Reproduce all of the data exactly.

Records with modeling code

◆ ◆ ◆ ◆

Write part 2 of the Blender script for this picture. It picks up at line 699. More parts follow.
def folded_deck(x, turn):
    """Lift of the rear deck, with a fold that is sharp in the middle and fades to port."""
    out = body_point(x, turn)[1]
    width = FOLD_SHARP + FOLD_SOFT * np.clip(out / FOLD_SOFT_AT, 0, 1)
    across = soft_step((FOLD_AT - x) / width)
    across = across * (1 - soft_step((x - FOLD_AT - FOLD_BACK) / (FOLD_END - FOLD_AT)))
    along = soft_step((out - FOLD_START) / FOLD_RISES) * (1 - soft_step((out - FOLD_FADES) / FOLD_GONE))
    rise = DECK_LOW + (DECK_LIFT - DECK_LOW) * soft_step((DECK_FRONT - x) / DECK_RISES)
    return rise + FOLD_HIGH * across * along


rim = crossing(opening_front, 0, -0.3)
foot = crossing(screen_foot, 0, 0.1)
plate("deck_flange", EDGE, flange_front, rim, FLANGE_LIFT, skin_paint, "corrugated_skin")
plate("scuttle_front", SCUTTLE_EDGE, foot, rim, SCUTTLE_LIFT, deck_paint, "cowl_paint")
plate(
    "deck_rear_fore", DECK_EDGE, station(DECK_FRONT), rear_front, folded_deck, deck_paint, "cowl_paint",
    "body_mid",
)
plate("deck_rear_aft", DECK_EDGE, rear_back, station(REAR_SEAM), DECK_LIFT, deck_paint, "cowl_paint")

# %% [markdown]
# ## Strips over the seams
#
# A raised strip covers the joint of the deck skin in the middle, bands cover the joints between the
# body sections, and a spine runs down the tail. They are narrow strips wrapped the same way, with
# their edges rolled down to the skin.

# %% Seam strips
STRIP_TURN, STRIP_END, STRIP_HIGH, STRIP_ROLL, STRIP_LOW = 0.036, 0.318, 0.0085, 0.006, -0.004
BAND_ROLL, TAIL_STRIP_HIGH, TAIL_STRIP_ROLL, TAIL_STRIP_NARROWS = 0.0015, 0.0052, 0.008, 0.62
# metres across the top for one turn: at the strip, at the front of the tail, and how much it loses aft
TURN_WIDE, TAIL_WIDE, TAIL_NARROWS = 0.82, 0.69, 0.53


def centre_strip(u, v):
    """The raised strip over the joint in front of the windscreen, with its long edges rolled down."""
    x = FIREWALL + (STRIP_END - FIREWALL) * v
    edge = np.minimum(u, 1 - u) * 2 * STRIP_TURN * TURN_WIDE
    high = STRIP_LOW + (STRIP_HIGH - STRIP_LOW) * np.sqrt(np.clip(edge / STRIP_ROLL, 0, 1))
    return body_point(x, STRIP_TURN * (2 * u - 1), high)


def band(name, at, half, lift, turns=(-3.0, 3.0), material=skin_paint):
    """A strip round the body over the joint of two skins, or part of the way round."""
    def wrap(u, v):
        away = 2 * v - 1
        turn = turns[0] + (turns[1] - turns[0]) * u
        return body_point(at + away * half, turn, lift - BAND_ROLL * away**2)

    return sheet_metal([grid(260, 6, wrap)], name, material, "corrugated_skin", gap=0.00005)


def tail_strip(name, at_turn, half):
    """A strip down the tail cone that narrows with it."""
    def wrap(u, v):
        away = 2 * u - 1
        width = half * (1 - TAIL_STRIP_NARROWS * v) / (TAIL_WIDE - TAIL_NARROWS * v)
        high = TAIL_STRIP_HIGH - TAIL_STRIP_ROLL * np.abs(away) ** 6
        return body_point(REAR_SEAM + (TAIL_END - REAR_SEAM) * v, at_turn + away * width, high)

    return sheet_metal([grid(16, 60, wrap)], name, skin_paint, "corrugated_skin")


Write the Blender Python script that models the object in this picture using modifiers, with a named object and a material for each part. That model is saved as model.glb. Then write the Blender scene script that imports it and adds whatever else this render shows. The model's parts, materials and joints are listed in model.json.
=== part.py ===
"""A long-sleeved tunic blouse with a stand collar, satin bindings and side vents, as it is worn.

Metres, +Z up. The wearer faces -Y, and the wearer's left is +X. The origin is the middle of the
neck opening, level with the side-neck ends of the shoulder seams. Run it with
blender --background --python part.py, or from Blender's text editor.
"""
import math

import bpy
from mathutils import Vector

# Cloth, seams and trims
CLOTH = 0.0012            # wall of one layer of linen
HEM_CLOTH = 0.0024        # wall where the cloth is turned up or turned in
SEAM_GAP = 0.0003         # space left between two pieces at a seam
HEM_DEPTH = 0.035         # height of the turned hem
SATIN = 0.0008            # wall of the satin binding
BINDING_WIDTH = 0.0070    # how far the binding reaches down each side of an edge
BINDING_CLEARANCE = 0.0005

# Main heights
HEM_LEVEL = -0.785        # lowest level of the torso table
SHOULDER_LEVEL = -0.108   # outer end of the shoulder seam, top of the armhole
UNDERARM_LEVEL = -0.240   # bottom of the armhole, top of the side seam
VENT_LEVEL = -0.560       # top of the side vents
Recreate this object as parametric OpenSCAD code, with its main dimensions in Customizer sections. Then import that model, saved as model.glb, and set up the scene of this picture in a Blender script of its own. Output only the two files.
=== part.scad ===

◆ ◆ ◆ ◆

Correct output:
Write part 2 of the Blender script for this picture. It picks up at line 699. More parts follow.
def folded_deck(x, turn):
    """Lift of the rear deck, with a fold that is sharp in the middle and fades to port."""
    out = body_point(x, turn)[1]
    width = FOLD_SHARP + FOLD_SOFT * np.clip(out / FOLD_SOFT_AT, 0, 1)
    across = soft_step((FOLD_AT - x) / width)
    across = across * (1 - soft_step((x - FOLD_AT - FOLD_BACK) / (FOLD_END - FOLD_AT)))
    along = soft_step((out - FOLD_START) / FOLD_RISES) * (1 - soft_step((out - FOLD_FADES) / FOLD_GONE))
    rise = DECK_LOW + (DECK_LIFT - DECK_LOW) * soft_step((DECK_FRONT - x) / DECK_RISES)
    return rise + FOLD_HIGH * across * along


rim = crossing(opening_front, 0, -0.3)
foot = crossing(screen_foot, 0, 0.1)
plate("deck_flange", EDGE, flange_front, rim, FLANGE_LIFT, skin_paint, "corrugated_skin")
plate("scuttle_front", SCUTTLE_EDGE, foot, rim, SCUTTLE_LIFT, deck_paint, "cowl_paint")
plate(
    "deck_rear_fore", DECK_EDGE, station(DECK_FRONT), rear_front, folded_deck, deck_paint, "cowl_paint",
    "body_mid",
)
plate("deck_rear_aft", DECK_EDGE, rear_back, station(REAR_SEAM), DECK_LIFT, deck_paint, "cowl_paint")

# %% [markdown]
# ## Strips over the seams
#
# A raised strip covers the joint of the deck skin in the middle, bands cover the joints between the
# body sections, and a spine runs down the tail. They are narrow strips wrapped the same way, with
# their edges rolled down to the skin.

# %% Seam strips
STRIP_TURN, STRIP_END, STRIP_HIGH, STRIP_ROLL, STRIP_LOW = 0.036, 0.318, 0.0085, 0.006, -0.004
BAND_ROLL, TAIL_STRIP_HIGH, TAIL_STRIP_ROLL, TAIL_STRIP_NARROWS = 0.0015, 0.0052, 0.008, 0.62
# metres across the top for one turn: at the strip, at the front of the tail, and how much it loses aft
TURN_WIDE, TAIL_WIDE, TAIL_NARROWS = 0.82, 0.69, 0.53


def centre_strip(u, v):
    """The raised strip over the joint in front of the windscreen, with its long edges rolled down."""
    x = FIREWALL + (STRIP_END - FIREWALL) * v
    edge = np.minimum(u, 1 - u) * 2 * STRIP_TURN * TURN_WIDE
    high = STRIP_LOW + (STRIP_HIGH - STRIP_LOW) * np.sqrt(np.clip(edge / STRIP_ROLL, 0, 1))
    return body_point(x, STRIP_TURN * (2 * u - 1), high)


def band(name, at, half, lift, turns=(-3.0, 3.0), material=skin_paint):
    """A strip round the body over the joint of two skins, or part of the way round."""
    def wrap(u, v):
        away = 2 * v - 1
        turn = turns[0] + (turns[1] - turns[0]) * u
        return body_point(at + away * half, turn, lift - BAND_ROLL * away**2)

    return sheet_metal([grid(260, 6, wrap)], name, material, "corrugated_skin", gap=0.00005)


def tail_strip(name, at_turn, half):
    """A strip down the tail cone that narrows with it."""
    def wrap(u, v):
        away = 2 * u - 1
        width = half * (1 - TAIL_STRIP_NARROWS * v) / (TAIL_WIDE - TAIL_NARROWS * v)
        high = TAIL_STRIP_HIGH - TAIL_STRIP_ROLL * np.abs(away) ** 6
        return body_point(REAR_SEAM + (TAIL_END - REAR_SEAM) * v, at_turn + away * width, high)

    return sheet_metal([grid(16, 60, wrap)], name, skin_paint, "corrugated_skin")


Write the Blender Python script that models the object in this picture using modifiers, with a named object and a material for each part. That model is saved as model.glb. Then write the Blender scene script that imports it and adds whatever else this render shows. The model's parts, materials and joints are listed in model.json.
=== part.py ===
"""A long-sleeved tunic blouse with a stand collar, satin bindings and side vents, as it is worn.

Metres, +Z up. The wearer faces -Y, and the wearer's left is +X. The origin is the middle of the
neck opening, level with the side-neck ends of the shoulder seams. Run it with
blender --background --python part.py, or from Blender's text editor.
"""
import math

import bpy
from mathutils import Vector

# Cloth, seams and trims
CLOTH = 0.0012            # wall of one layer of linen
HEM_CLOTH = 0.0024        # wall where the cloth is turned up or turned in
SEAM_GAP = 0.0003         # space left between two pieces at a seam
HEM_DEPTH = 0.035         # height of the turned hem
SATIN = 0.0008            # wall of the satin binding
BINDING_WIDTH = 0.0070    # how far the binding reaches down each side of an edge
BINDING_CLEARANCE = 0.0005

# Main heights
HEM_LEVEL = -0.785        # lowest level of the torso table
SHOULDER_LEVEL = -0.108   # outer end of the shoulder seam, top of the armhole
UNDERARM_LEVEL = -0.240   # bottom of the armhole, top of the side seam
VENT_LEVEL = -0.560       # top of the side vents
Recreate this object as parametric OpenSCAD code, with its main dimensions in Customizer sections. Then import that model, saved as model.glb, and set up the scene of this picture in a Blender script of its own. Output only the two files.
=== part.scad ===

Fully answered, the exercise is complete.